EDITORIAL
School repairs budget close to irresponsible
State lawmakers, by and large, are patting themselves on the back for delivering a balanced budget under admittedly terrible conditions.
True, they kept the Act 221 high-tech tax program and the Hurricane Fund intact, and they restored some money previously cut from public schools and University of Hawai'i operations.
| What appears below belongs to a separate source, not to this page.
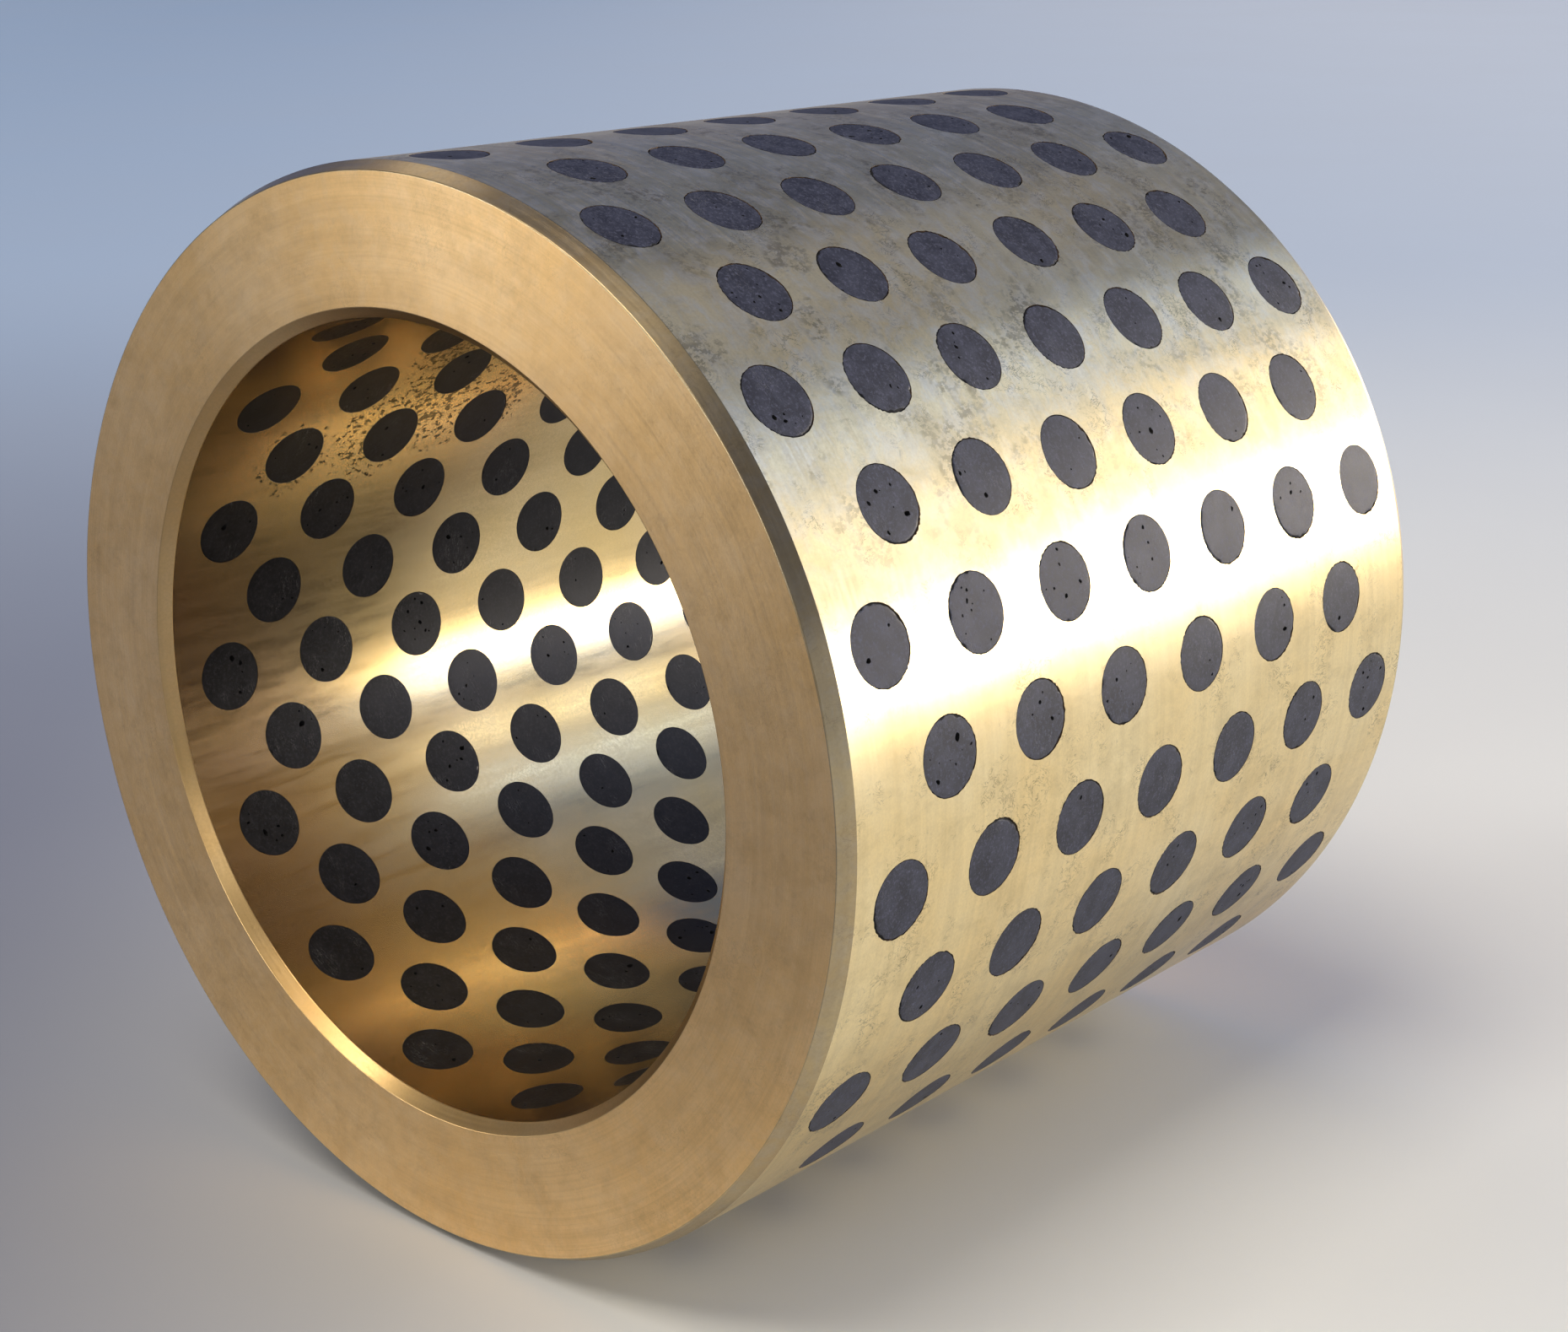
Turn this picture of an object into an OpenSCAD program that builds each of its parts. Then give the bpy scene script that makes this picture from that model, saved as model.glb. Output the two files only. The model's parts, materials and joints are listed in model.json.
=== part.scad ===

Although they had to pirate some special funds (what else is new?), they did all this without substantially raising taxes.
But you can't fail to recognize a gaping flaw in the final product: a schools maintenance shortfall so severe that the maintenance and repairs backlog, which had been reduced from an egregious $600 million to $430 million, will be sent skyrocketing further into the red again.
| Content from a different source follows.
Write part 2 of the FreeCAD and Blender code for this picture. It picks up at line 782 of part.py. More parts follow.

The state Department of Accounting and General Services, the agency in charge of school repairs and maintenance, asked for $120 million a year over six years in an attempt to whittle away the backlog while keeping up with current R&M costs.
Instead, the Legislature earmarked just $35 million for fiscal 2004.
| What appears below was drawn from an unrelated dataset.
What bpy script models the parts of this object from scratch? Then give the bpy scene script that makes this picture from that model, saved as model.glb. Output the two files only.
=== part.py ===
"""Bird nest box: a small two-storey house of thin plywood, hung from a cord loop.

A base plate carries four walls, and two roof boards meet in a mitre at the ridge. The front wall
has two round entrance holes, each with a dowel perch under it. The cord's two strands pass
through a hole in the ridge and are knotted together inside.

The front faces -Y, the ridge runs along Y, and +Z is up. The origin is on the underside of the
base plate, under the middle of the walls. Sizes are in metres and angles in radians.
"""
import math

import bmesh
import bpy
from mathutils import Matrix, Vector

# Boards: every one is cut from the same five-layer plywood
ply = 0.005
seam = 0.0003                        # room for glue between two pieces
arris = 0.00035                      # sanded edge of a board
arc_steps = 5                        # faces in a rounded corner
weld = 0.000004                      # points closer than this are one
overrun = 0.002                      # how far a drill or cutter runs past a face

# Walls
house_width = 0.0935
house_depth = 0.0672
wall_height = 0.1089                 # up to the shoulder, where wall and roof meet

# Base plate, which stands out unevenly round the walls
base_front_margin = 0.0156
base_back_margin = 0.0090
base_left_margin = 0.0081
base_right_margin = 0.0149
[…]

It's important lawmakers recognize this fiscal scrimping for the false economy it is. Assiduous preventive maintenance and prompt repair are not only the best ways to go for good education, but the cheapest ways to go.
It's bad enough that lawmakers work in air-conditioned comfort while they condemn kids to toil in crumbling squallor, but their miserliness is making those conditions ever more costly.
It's a crying shame.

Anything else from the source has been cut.